In the interconnected world of WhatsApp, I encounter conversations almost every day about selecting the ‘right’ school.
In the last few weeks, my team and I surveyed different stakeholders including parents, administrators and teachers about different boards in Jaipur, as well as a few from NCR. This article presents the findings of our survey.
It may be helpful to parents, students and everyone interested in exploring the contemporary Indian school education system. We begin with highlights of the recent Unified District Information System for Education (UDISE) report by the Department of School Education and Literacy, presenting data on schools.
MoE’s UDISE+ Report 2021-22: Key highlights
India has one of the world’s largest school education systems.
As per the recent UDISE+ report, over 26.5 crore students are enrolled in pre-primary to higher secondary levels in 14.89 lakh schools, employing more than 95 lakh teachers. The Gross Enrollment Ratio (GER) for primary to higher secondary levels increased in 2020-21 compared to the previous year, as did the numbers of SC, ST, OBC and students with disabilities. All major infrastructural facilities improved. However, the number of schools and teachers declined by 1.34 and 1.99 per cent respectively, due to the shutting down of some schools.
The report presents disaggregated data for the first time for government, semi-government and private schools, as well as data on indicators like integrated science labs, co-curricular activity rooms, initiatives for sustainable development etc, in line with the NEP 2020.
Out of 14.89 lakh schools, affiliation is not applicable up to the elementary level for almost 11.96 lakh schools. Nearly 2.5 lakh are affiliated with CBSE, 1.5 lakh with the State board, 22,000 with both State and ICSE, 351 with ICSE, and 2,200 with others.

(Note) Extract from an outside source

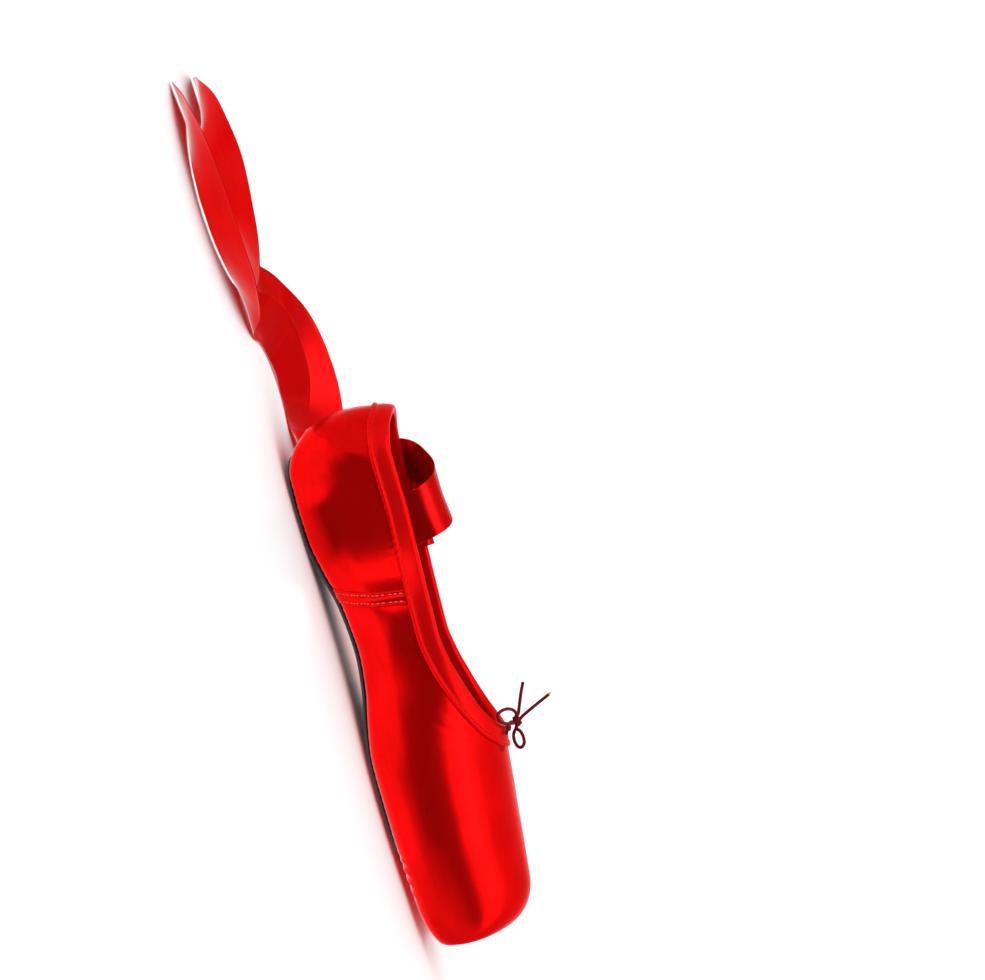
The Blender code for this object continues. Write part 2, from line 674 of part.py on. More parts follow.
def build_ribbons(parts, finish):
    """Each ribbon is a grid, moved on to its route and given its thickness."""
    for name, table in (("ribbon_right", RIBBON_RIGHT), ("ribbon_left", RIBBON_LEFT)):
        route = smooth_route([Vector(row) for row in table], RIBBON_STEP)
        places = [Vector(row[:3]) for row in route]
        last = len(route) - 1
        bm = bmesh.new()
        bmesh.ops.create_grid(bm, x_segments=last, y_segments=1, size=1.0)
        for corner in bm.verts:
            index = round((corner.co.x + 1) / 2 * last)
            along = places[min(last, index + 1)] - places[max(0, index - 1)]
            face = Vector(route[index][3:])
            wide = face.cross(along).normalized()
            corner.co = (places[index] + wide * corner.co.y * RIBBON_WIDTH / 2) * MM
        ribbon = add_object(name, bm, parts, finish)
        thick = ribbon.modifiers.new("thickness", "SOLIDIFY")
        thick.thickness = RIBBON_THICK * MM
        thick.offset = 0.0
        thick.use_even_offset = False


def build_drawstring(parts, finish):
    """The knot is a squeezed ball. Each strand, loop and end is a round cord that meets it."""
    bm = bmesh.new()
    bmesh.ops.create_uvsphere(bm, u_segments=KNOT_SEGMENTS, v_segments=KNOT_RINGS, radius=0.5)
    bmesh.ops.scale(bm, verts=bm.verts, vec=[size * MM for size in KNOT_SIZE])
    bmesh.ops.translate(bm, verts=bm.verts, vec=[place * MM for place in KNOT_PLACE])
    add_object("drawstring_knot", bm, parts, finish)
    for name, points in DRAWSTRING.items():
        route = smooth_route([Vector(point) for point in points], CORD_STEP)
        curve = bpy.data.curves.new("drawstring_" + name, "CURVE")
        curve.dimensions = "3D"
        curve.bevel_depth = CORD_THICK / 2 * MM
        curve.bevel_resolution = 2
        curve.use_fill_caps = True
        spline = curve.splines.new("POLY")
        spline.points.add(len(route) - 1)
        for corner, place in zip(spline.points, route):
            corner.co = (*(place * MM), 1.0)
        curve.materials.append(finish)
        parts.objects.link(bpy.data.objects.new("drawstring_" + name, curve))


def main():
    for existing in list(bpy.data.objects):
        bpy.data.objects.remove(existing)
    parts = new_collection("pointe_shoe")
    cutters = new_collection("cutters")
    satin = material("red_satin", shades(208, 8, 8), 0.34)
    tape = material("binding_satin", shades(213, 16, 17), 0.38)
    leather = material("dark_leather", shades(38, 22, 20), 0.62)
    ribbon = material("ribbon_satin", shades(214, 24, 24), 0.36)
    cord = material("drawstring_cord", shades(120, 16, 22), 0.7)
    board = material("insole_board", shades(214, 197, 170), 0.82)
    build_upper(parts, cutters, satin)
    build_outsole(parts, cutters, leather)
    build_insole(parts, cutters, board)
    build_binding(parts, tape)
    build_side_seams(parts, cutters, satin)
    build_ribbons(parts, ribbon)
    build_drawstring(parts, cord)


main()
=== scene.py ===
import math

import bmesh
import bpy
from mathutils import Matrix, Quaternion, Vector, noise


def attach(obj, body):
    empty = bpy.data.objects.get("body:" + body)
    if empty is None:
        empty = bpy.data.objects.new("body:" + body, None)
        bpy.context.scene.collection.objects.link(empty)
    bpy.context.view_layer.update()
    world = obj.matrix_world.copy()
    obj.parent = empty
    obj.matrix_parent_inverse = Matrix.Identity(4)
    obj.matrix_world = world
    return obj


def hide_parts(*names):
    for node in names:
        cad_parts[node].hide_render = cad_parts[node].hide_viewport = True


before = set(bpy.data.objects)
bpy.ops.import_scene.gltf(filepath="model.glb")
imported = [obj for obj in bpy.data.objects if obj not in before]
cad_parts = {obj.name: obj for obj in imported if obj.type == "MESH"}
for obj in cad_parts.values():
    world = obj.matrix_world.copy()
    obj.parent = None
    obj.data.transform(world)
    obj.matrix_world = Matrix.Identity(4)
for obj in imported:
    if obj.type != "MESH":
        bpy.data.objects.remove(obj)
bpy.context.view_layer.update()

# Upper
# Red satin over canvas with a cotton lining, pasted hard round the toes. Vamp and quarters are sewn together
# inside out on a straight last, turned, and pleated in under the sole. The collar is cut as a deep U.
MM = 0.001
LENGTH = 235.0
ORIGIN_STATION = LENGTH / 2 + 0.5
HEEL_BACK_HEIGHT = 30.0
HEEL_LOW_ROUND = 24.6
HEEL_HIGH_ROUND = 38.0
HEEL_SIDE_ROUND = 27.0
TOE_ROUND = 20.0
TOE_TOP_DROP = 20.5
TOE_BOTTOM_RISE = 5.2
TOE_SIDE_ROUND = 10.0
TOE_SIDE_INSET = 4.0
PLATFORM_LEAN = math.radians(5.0)
LEAN_START = 195.0
LEAN_HEIGHT = 19.0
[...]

According to an IBEF report, almost 85 per cent of schools in India are in rural areas. Thus, the spectrum of schools is vast. On one end, some in rural areas struggle with basic infrastructural needs. On the other hand, posh urban ones compete for state-of-the-art facilities. Among the latter, there are various education boards, as discussed ahead.
A comparison between the boards
Apart from CBSE, ICSE, and State board, there are international boards like IB (International Baccalaureate) and Cambridge Assessment International Education, different systems like Waldorf, and ‘radical’ options like homeschooling, unschooling, and road schooling.
We surveyed stakeholders to understand the boards based on parameters like (a) minimum age for admission, (b) curriculum, (c) assessment, (d) recognition, (e) cost, (f) learning pace, (g) relationship with parents, (h) diversity and inclusion, etc. Key inferences follow.
I) Age for Admission
According to the Right to Education Act of 2009, elementary education must be free and compulsory for all students starting at six years. The minimum age for admission in India to Class 1 is usually between five and six years for all boards.
Structurally, CBSE, ICSE and the state boards follow the Class I-XII pattern. At the same time, IB has introduced the primary-years, middle-years, and diploma programmes comparable to class I-V, VI-X, and XI-XII, respectively.
On average, at the primary level, the boards offer six to eight subjects, including English, Mathematics, Science, Computers, Physical Education, Arts and a Second Language. IB and Cambridge provide additional courses like yoga and stretching, life experiences, global perspectives, digital literacy, music and students’ engagement in creativity, activity, and service. Waldorf, along with basic subjects, provides exposure to theatre, movements, recorder (musical instrument) and handwork, including knitting and crocheting.
These subjects appeared to be very interesting to us. But the expert opinion was divided.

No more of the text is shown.